More, as a supposed “expert” in the area of information and a presumed member of the research team, I’m feeling at a loss as to what I can do, at this point in the study, to clean it up. Yes, I admit that yesterday just wasn’t my best day on the study and maybe that’s coloring part of my feelings today. I didn’t have anything to offer in the meeting. I didn’t feel like much of a part of the team. It happens.
So can I take a lesson from the day’s events? The answer to that is equivocally “YES!” and here’s why…

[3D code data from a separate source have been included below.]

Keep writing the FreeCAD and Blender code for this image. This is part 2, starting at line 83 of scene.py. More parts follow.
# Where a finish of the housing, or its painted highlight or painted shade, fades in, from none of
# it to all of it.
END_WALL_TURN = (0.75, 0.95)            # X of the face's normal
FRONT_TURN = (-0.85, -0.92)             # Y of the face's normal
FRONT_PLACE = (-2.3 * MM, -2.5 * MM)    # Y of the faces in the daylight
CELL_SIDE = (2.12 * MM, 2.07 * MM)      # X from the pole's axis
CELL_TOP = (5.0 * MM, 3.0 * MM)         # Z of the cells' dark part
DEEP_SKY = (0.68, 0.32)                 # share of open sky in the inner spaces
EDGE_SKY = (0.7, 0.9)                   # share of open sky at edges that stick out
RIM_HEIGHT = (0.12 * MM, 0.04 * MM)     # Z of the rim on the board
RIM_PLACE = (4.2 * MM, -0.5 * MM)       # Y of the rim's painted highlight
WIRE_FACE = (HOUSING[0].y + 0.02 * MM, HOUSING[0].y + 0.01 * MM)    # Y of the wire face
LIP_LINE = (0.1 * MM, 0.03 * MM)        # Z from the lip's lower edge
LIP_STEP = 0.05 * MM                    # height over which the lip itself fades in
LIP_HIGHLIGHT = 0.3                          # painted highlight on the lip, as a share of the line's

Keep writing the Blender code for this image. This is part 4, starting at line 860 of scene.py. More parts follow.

In the afternoon, I had a meeting with a different PI for a different study. We’re exploring areas where I can help her team; writing up a “scope of work” to embed me as an informationist on the study. It’s a very different kind of study and not as big as the mammography study (above), but it still involves multiple players across multiple campuses, and it ultimately will generate a whole bunch of data from a countless number of subjects. The biggest difference, though, is timing. And this is the take-away lesson for me in regards to what brings success to my role. When a researcher is just putting together his/her team, when s/he is just beginning to think about the who and what and where and why of the study, if THEN s/he thinks of including an individual with expertise in information, knowledge, and/or data management, the potential value of that person to the team and to the work is multiplied several fold.
This is because it’s in the beginning of a study when an informationist can put his/her skills to use in building the infrastructure, the system, and/or the tools needed to make the flow of information and data and communication go much more smoothly. It’s hard to go back and fix stuff. It’s much easier to do things right from the beginning. Again, I’m not saying that the mammography study is doing anything wrong, but building information organization into your methods from the get-go can surely help reduce the headaches down the road. And fewer headaches + cleaner data = better science, all the way around.